* Exercise requirements *
Take the data below and extract the lines from the one with "Continue the Blender" to the one with "return TWIST_RATE * distance", inclusive, exactly as written.

* Record set *
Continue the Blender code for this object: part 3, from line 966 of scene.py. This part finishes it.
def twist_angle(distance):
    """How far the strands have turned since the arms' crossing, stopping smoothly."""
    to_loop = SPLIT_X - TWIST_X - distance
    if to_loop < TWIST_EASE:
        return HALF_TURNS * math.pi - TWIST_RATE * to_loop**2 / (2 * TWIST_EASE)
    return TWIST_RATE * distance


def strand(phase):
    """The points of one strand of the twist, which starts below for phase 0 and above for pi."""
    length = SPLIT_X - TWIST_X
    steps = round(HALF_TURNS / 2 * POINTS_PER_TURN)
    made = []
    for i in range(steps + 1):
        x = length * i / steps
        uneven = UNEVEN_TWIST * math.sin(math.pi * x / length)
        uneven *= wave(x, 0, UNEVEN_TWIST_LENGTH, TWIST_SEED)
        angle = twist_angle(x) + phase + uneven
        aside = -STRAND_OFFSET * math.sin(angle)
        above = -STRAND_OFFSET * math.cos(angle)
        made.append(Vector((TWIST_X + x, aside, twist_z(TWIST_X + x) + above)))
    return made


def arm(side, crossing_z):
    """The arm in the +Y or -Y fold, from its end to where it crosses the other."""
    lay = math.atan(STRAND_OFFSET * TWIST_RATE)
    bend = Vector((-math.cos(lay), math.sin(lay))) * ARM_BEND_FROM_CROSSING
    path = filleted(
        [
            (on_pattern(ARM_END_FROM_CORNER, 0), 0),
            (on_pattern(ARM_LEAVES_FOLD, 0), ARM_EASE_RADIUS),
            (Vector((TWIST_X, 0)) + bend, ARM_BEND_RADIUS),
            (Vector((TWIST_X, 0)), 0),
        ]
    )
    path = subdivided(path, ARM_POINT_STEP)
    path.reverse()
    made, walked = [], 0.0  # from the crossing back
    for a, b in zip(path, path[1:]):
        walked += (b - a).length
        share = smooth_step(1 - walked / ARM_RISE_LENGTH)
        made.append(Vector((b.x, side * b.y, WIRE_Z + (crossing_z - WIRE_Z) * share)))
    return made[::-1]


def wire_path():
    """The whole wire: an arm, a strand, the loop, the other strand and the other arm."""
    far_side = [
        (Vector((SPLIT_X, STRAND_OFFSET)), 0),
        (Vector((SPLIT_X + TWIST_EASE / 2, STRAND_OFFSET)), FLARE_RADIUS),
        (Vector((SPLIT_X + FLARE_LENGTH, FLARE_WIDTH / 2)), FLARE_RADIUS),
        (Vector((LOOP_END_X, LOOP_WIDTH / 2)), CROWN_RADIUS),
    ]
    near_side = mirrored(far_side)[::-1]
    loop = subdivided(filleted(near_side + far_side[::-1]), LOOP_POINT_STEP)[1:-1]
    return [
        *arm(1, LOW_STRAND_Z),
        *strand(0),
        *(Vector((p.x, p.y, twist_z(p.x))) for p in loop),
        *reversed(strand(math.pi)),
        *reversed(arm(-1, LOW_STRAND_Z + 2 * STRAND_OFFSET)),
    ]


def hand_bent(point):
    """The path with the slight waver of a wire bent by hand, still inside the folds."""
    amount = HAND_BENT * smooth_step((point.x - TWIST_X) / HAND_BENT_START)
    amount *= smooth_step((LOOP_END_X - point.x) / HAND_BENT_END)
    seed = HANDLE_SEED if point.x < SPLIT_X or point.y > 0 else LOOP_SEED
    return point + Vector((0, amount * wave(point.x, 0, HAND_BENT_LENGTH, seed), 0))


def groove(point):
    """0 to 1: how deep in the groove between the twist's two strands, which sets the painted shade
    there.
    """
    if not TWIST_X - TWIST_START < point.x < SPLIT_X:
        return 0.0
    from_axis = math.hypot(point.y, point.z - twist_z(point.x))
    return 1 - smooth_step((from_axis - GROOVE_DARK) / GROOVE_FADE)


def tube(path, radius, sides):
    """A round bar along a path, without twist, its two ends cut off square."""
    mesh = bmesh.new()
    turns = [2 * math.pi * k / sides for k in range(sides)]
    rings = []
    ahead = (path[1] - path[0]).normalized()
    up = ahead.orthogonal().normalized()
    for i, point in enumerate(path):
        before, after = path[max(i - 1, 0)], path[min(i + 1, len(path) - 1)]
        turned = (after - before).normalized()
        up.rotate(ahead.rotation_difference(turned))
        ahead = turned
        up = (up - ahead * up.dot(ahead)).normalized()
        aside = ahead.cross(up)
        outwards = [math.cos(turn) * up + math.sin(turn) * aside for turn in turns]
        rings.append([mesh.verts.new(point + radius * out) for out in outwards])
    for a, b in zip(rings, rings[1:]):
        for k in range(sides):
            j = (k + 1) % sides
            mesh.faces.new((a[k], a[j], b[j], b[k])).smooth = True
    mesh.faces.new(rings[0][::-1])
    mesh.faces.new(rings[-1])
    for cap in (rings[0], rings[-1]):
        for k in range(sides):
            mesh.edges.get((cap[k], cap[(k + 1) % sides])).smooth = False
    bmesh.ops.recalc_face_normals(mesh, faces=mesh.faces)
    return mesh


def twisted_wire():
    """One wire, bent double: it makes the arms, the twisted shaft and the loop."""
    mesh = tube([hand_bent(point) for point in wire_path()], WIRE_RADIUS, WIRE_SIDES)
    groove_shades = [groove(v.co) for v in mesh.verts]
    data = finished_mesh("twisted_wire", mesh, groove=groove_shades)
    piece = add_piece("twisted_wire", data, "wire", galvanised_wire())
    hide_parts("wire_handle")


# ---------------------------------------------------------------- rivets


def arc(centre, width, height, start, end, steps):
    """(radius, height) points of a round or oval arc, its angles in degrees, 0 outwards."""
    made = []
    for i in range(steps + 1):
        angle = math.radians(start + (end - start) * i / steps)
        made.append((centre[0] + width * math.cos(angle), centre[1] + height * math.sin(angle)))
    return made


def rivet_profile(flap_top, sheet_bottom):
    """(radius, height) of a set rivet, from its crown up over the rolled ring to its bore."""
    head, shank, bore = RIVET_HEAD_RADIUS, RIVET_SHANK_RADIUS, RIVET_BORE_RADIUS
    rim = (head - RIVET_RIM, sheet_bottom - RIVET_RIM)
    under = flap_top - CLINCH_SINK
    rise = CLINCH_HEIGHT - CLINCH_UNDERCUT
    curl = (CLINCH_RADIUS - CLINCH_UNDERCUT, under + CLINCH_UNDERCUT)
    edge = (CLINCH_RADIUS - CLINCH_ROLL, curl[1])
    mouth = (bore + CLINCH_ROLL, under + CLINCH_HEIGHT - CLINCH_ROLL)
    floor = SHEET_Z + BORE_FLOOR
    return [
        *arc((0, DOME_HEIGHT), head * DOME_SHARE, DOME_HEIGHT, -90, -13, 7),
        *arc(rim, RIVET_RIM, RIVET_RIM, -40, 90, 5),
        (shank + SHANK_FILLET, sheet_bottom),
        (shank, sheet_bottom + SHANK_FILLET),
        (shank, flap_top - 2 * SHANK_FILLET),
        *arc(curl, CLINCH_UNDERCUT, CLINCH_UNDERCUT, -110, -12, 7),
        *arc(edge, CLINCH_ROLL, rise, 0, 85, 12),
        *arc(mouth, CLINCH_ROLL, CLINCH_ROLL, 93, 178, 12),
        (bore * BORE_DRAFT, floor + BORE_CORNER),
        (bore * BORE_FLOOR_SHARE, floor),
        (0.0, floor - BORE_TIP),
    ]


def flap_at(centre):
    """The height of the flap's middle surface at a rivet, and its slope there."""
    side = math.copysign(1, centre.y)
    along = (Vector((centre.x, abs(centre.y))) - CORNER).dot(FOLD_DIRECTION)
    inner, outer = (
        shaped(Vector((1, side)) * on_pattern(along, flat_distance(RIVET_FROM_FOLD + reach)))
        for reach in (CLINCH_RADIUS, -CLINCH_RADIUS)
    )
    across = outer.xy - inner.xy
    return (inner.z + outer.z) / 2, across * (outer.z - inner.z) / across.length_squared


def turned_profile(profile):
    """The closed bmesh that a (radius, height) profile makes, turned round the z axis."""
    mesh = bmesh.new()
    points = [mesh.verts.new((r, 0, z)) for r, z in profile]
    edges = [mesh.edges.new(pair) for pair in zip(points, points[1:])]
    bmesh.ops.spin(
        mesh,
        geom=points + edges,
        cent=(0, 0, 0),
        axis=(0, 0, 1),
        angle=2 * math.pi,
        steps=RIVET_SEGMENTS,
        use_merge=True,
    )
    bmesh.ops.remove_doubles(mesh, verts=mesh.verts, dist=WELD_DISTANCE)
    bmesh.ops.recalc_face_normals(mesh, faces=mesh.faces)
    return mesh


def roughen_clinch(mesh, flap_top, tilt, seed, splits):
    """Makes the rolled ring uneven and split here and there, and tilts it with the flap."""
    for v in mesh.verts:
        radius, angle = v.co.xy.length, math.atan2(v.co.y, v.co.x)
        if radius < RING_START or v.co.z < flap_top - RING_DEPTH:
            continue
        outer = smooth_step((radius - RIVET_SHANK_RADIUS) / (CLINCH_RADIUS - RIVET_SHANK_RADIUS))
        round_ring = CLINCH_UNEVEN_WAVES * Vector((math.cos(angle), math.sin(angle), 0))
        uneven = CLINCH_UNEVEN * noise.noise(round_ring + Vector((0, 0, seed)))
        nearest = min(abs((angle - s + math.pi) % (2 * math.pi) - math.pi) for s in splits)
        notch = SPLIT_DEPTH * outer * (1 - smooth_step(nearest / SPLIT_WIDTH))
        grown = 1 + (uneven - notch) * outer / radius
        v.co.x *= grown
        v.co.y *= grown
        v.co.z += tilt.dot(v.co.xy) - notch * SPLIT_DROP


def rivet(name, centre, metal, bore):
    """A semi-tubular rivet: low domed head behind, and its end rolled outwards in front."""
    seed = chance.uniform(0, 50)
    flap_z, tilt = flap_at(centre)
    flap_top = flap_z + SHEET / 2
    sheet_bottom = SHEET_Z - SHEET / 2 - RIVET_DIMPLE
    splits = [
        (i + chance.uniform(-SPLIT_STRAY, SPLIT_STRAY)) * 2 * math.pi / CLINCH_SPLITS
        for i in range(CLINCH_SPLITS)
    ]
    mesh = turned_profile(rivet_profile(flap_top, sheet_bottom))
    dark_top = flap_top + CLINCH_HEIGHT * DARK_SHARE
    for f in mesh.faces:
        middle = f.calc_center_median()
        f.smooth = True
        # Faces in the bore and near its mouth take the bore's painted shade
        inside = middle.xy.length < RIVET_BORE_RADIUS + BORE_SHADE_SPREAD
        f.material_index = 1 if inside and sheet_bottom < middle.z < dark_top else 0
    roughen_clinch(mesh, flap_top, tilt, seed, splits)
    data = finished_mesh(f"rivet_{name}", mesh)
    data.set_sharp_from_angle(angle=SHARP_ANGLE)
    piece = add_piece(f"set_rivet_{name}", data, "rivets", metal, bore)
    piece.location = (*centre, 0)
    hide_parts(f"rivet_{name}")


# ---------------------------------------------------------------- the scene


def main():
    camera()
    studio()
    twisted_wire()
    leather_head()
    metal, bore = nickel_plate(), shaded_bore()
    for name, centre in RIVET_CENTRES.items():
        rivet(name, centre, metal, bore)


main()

==

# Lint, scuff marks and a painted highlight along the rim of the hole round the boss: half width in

* Solution to the problem *
Continue the Blender code for this object: part 3, from line 966 of scene.py. This part finishes it.
def twist_angle(distance):
    """How far the strands have turned since the arms' crossing, stopping smoothly."""
    to_loop = SPLIT_X - TWIST_X - distance
    if to_loop < TWIST_EASE:
        return HALF_TURNS * math.pi - TWIST_RATE * to_loop**2 / (2 * TWIST_EASE)
    return TWIST_RATE * distance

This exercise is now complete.